● Aim of the exercise: Every record below should be printed exactly as given.

Modeling code records:
════════════════

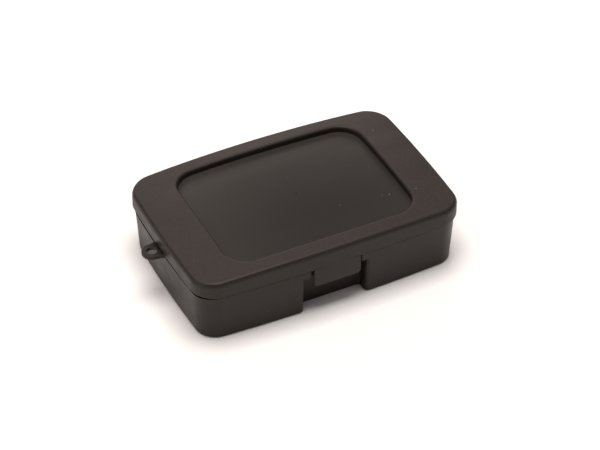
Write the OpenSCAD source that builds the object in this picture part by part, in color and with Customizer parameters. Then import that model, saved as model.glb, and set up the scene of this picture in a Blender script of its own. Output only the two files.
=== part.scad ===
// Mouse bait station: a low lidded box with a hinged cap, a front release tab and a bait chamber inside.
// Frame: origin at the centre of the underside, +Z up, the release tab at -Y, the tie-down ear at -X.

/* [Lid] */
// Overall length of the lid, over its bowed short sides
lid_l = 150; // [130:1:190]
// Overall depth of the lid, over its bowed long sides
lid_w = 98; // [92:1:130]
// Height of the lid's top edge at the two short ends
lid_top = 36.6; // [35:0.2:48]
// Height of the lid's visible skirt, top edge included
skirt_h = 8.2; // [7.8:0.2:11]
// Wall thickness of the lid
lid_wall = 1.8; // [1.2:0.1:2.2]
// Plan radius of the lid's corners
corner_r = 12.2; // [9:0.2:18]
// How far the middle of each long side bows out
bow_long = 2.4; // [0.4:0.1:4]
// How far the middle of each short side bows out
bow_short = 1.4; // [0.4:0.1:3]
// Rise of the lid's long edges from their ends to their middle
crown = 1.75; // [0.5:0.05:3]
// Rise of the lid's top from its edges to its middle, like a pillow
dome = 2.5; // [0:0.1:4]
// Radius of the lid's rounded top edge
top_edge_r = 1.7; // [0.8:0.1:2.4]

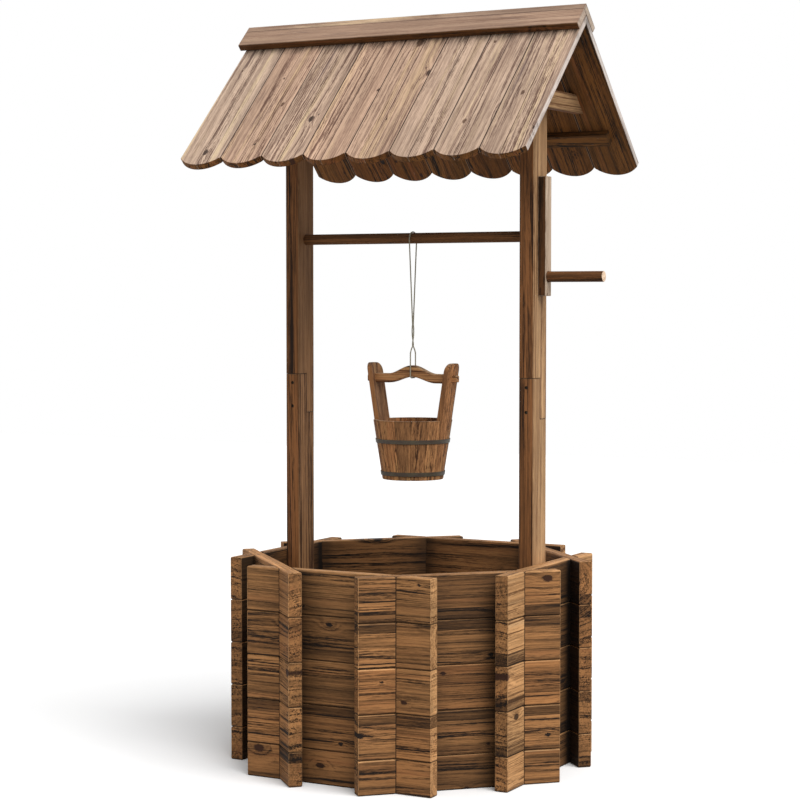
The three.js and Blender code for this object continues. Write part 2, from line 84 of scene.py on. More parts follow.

════════════════

● The response:
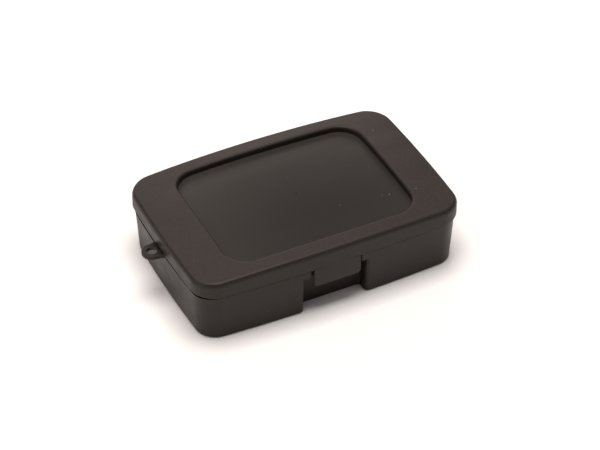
Write the OpenSCAD source that builds the object in this picture part by part, in color and with Customizer parameters. Then import that model, saved as model.glb, and set up the scene of this picture in a Blender script of its own. Output only the two files.
=== part.scad ===
// Mouse bait station: a low lidded box with a hinged cap, a front release tab and a bait chamber inside.
// Frame: origin at the centre of the underside, +Z up, the release tab at -Y, the tie-down ear at -X.

/* [Lid] */
// Overall length of the lid, over its bowed short sides
lid_l = 150; // [130:1:190]
// Overall depth of the lid, over its bowed long sides
lid_w = 98; // [92:1:130]
// Height of the lid's top edge at the two short ends
lid_top = 36.6; // [35:0.2:48]
// Height of the lid's visible skirt, top edge included
skirt_h = 8.2; // [7.8:0.2:11]
// Wall thickness of the lid
lid_wall = 1.8; // [1.2:0.1:2.2]
// Plan radius of the lid's corners
corner_r = 12.2; // [9:0.2:18]
// How far the middle of each long side bows out
bow_long = 2.4; // [0.4:0.1:4]
// How far the middle of each short side bows out
bow_short = 1.4; // [0.4:0.1:3]
// Rise of the lid's long edges from their ends to their middle
crown = 1.75; // [0.5:0.05:3]
// Rise of the lid's top from its edges to its middle, like a pillow
dome = 2.5; // [0:0.1:4]
// Radius of the lid's rounded top edge
top_edge_r = 1.7; // [0.8:0.1:2.4]

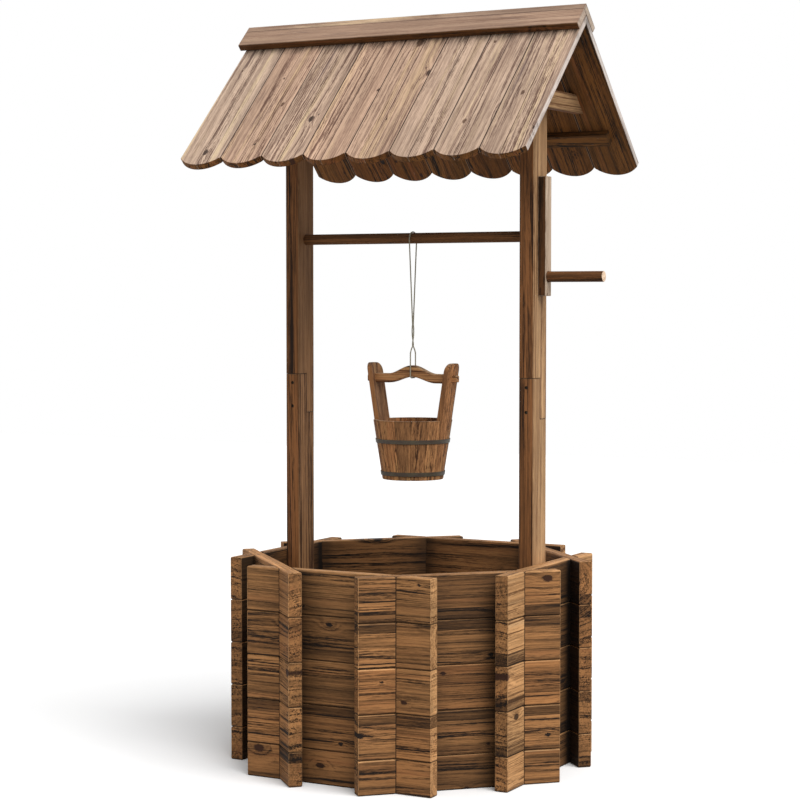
The three.js and Blender code for this object continues. Write part 2, from line 84 of scene.py on. More parts follow.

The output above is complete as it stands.